Give me a call when you're ready and we'll go catch some fish. C2


----------



## Pompano Joe (Jan 28, 2009)

I'm sure this wouldn't hold true in every situation, but I've not had much success fishing immediately after a cold front. A couple of days later, when the wind comes back out of the south, now that's another kettle of fish!

Hey Jim and Charlie...Fished one of the local piers over the weekend. Hit a slow day: 7 Spanish and 1 Pompano. Lost a ton of Pompano jigs to Spanish and had some light tackle fun with the Lady Fish when they came by. Let me know if you guys ever want to come this way and give it a shot.


----------



## Stan Lockhart (Nov 29, 2007)

*North Wind*

Never had a luck fishing a north wind!


----------



## Charlie2 (Oct 2, 2007)

*Cold Fronts*



Pompano Joe said:


> I'm sure this wouldn't hold true in every situation, but I've not had much success fishing immediately after a cold front. A couple of days later, when the wind comes back out of the south, now that's another kettle of fish!
> 
> Hey Jim and Charlie...Fished one of the local piers over the weekend. Hit a slow day: 7 Spanish and 1 Pompano. Lost a ton of Pompano jigs to Spanish and had some light tackle fun with the Lady Fish when they came by. Let me know if you guys ever want to come this way and give it a shot.


Just before a front, even fishing in the rain, can be very productive. The fish seem to be 'stocking up' for lack of a better term. The old Fishheads say that it involves pressure on their swim bladder? I really don't know why; it just happens.

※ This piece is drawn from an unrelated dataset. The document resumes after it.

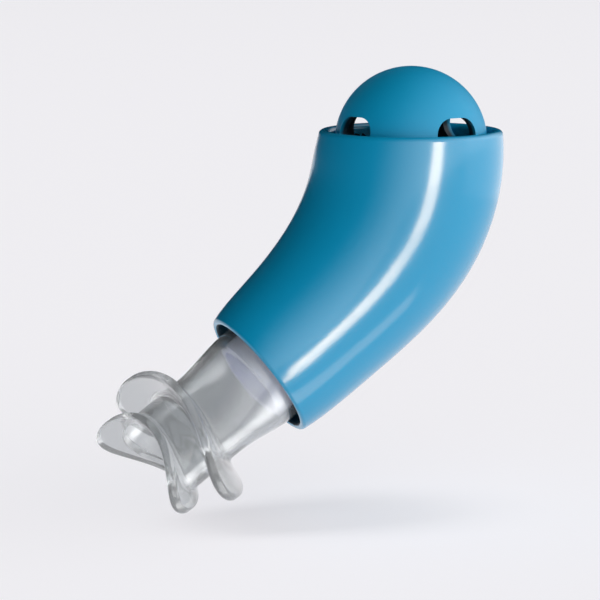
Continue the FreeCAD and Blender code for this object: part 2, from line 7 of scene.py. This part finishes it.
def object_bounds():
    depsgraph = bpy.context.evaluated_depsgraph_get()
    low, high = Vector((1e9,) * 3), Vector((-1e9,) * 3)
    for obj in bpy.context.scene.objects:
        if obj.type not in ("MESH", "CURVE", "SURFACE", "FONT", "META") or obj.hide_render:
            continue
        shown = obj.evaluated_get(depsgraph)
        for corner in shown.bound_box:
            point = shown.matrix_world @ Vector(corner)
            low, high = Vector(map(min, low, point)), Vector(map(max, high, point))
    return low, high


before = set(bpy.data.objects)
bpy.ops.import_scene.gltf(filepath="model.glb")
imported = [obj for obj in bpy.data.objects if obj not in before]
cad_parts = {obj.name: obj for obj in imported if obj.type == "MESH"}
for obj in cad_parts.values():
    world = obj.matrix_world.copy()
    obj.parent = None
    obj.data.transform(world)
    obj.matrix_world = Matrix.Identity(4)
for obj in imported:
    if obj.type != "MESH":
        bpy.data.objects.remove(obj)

# A hand-held breathing device: a glossy bent casing, a satin dome over a steel ball, and a clear
# silicone mouthpiece on a milky swivel connector. Blender gets metres. Where MM comes in, the
# numbers are in millimetres.

MM = 0.001
CAD_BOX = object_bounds()

# The photograph's view: what the camera is aimed at, from where, its lens and sensor in
# millimetres, and the range it sees
AIM = Vector((-21.1, 0.0, -12.9)) * MM
VIEW_AZIMUTH = math.radians(-21.4)
VIEW_ELEVATION = math.radians(8.14)
VIEW_DISTANCE = 0.8
LENS = 194.2
SENSOR = 36.0
NEAREST = 0.01
FARTHEST = 100.0

# The Mix node's sockets share their names, so they are taken by number
MIX_FACTOR = 0
NUMBER_A, NUMBER_B, NUMBER_OUT = 2, 3, 0
COLOR_A, COLOR_B, COLOR_OUT = 6, 7, 2


def link(obj):
    bpy.context.scene.collection.objects.link(obj)
    return obj


def direction(heading, height):
    """Unit vector towards a heading from +X and a height above the horizon, in degrees."""
    a, e = math.radians(heading), math.radians(height)
    return Vector((math.cos(a) * math.cos(e), math.sin(a) * math.cos(e), math.sin(e)))


# Materials

BLUE_CASING = (0.003, 0.288, 0.515)
BLUE_DOME = (0.003, 0.305, 0.54)
NOISE_DETAIL = 3.0
NOISE_LOW = 0.35
NOISE_HIGH = 0.65
GRAIN_DEPTH = 0.02 * MM

# The shells' insides get painted shade, nearly black, in place of the light that hardly reaches
# them. The dome's wall gets painted shade that deepens between two radii about its centre, so its
# windows' edges are darkened too
PAINTED_SHADE_COLOR = (0.001, 0.018, 0.032)
DOME_CENTRE = Vector((8.545, 0.0, 25.19)) * MM
DOME_SHADE_FULL = 17.8 * MM
DOME_SHADE_CLEAR = 18.9 * MM


def new_material(name, color, roughness, **sockets):
    """A principled material whose sockets hold plain values."""
    material = bpy.data.materials.new(name)
    material.use_nodes = True
    shader = material.node_tree.nodes["Principled BSDF"]
    shader.inputs["Base Color"].default_value = (*color, 1.0)
    shader.inputs["Roughness"].default_value = roughness
    for socket, value in sockets.items():
        shader.inputs[socket.replace("_", " ")].default_value = value
    return material


def noise(material, scale):
    """A noise pattern in the object's own space, given as features to the metre."""
    nodes, links = material.node_tree.nodes, material.node_tree.links
    place = nodes.new("ShaderNodeTexCoord")
    pattern = nodes.new("ShaderNodeTexNoise")
    pattern.inputs["Scale"].default_value = scale
    pattern.inputs["Detail"].default_value = NOISE_DETAIL
    links.new(place.outputs["Object"], pattern.inputs["Vector"])
    return pattern.outputs["Fac"]


def vary_roughness(material, scale, low, high):
    """Lets the roughness wander between two values, as handling marks do."""
    nodes, links = material.node_tree.nodes, material.node_tree.links
    spread = nodes.new("ShaderNodeMapRange")
    spread.inputs["From Min"].default_value = NOISE_LOW
    spread.inputs["From Max"].default_value = NOISE_HIGH
    spread.inputs["To Min"].default_value = low
    spread.inputs["To Max"].default_value = high
    links.new(noise(material, scale), spread.inputs["Value"])
    links.new(spread.outputs["Result"], nodes["Principled BSDF"].inputs["Roughness"])


def add_grain(material, scale, depth, strength=1.0):
    """A fine bump of a given depth."""
    nodes, links = material.node_tree.nodes, material.node_tree.links
    bump = nodes.new("ShaderNodeBump")
    bump.inputs["Distance"].default_value = depth
    bump.inputs["Strength"].default_value = strength
    links.new(noise(material, scale), bump.inputs["Height"])
    links.new(bump.outputs["Normal"], nodes["Principled BSDF"].inputs["Normal"])


def casing_plastic():
    """Blue plastic: a dull body whose gloss comes from a polished skin."""
    material = new_material("casing_plastic", BLUE_CASING, 0.42, IOR=1.4, Specular_IOR_Level=0.1,
                            Coat_Weight=1.0, Coat_Roughness=0.17, Coat_IOR=1.62)
    vary_roughness(material, scale=60, low=0.38, high=0.46)
    add_grain(material, scale=4000, depth=GRAIN_DEPTH, strength=0.35)
    return material


def painted_shade_inside():
    """Painted shade on the casing's inner faces, which get hardly any light."""
    material = new_material("painted_shade_inside", PAINTED_SHADE_COLOR, 0.5, IOR=1.4, Specular_IOR_Level=0.2)
    add_grain(material, scale=4000, depth=GRAIN_DEPTH, strength=0.35)
    return material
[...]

I agree that fishing after the front comes through, fishing is nada. After a couple of days, things start getting back to normal. It may be cold(er) to you for a few days, but the water temperature remains pretty constant and you'll start to catch fish again. Hear that Jim???; catch fish.:thumbsup:

Pompano Joe: When the Spanish show up, it's time to put a little piece of black wire just before the jig. Helps equanimity big time. Time; really, to get out the 'Gotchas'.

If Jim wants to, we may make an excursion over to your stomping grounds to meet up and fish with you. Maybe learn how to fish. C2


----------



## Kachok (May 1, 2012)

I like mild north winds. I don't have to yack out big baits, a 2L bottle carries out my baits  works like a charm.


----------



## NovaBoy (Apr 26, 2012)

Kachok said:


> I like mild north winds. I don't have to yack out big baits, a 2L bottle carries out my baits  works like a charm.


Hi kachok, If you dont mind can you get us a few pics or video on how you rig and use the 2l bottle method?

By the way I like fishing a north wind also it lays the gulf down most of the time. Ive had good luck and bad in both ruff or perfect conditions.


----------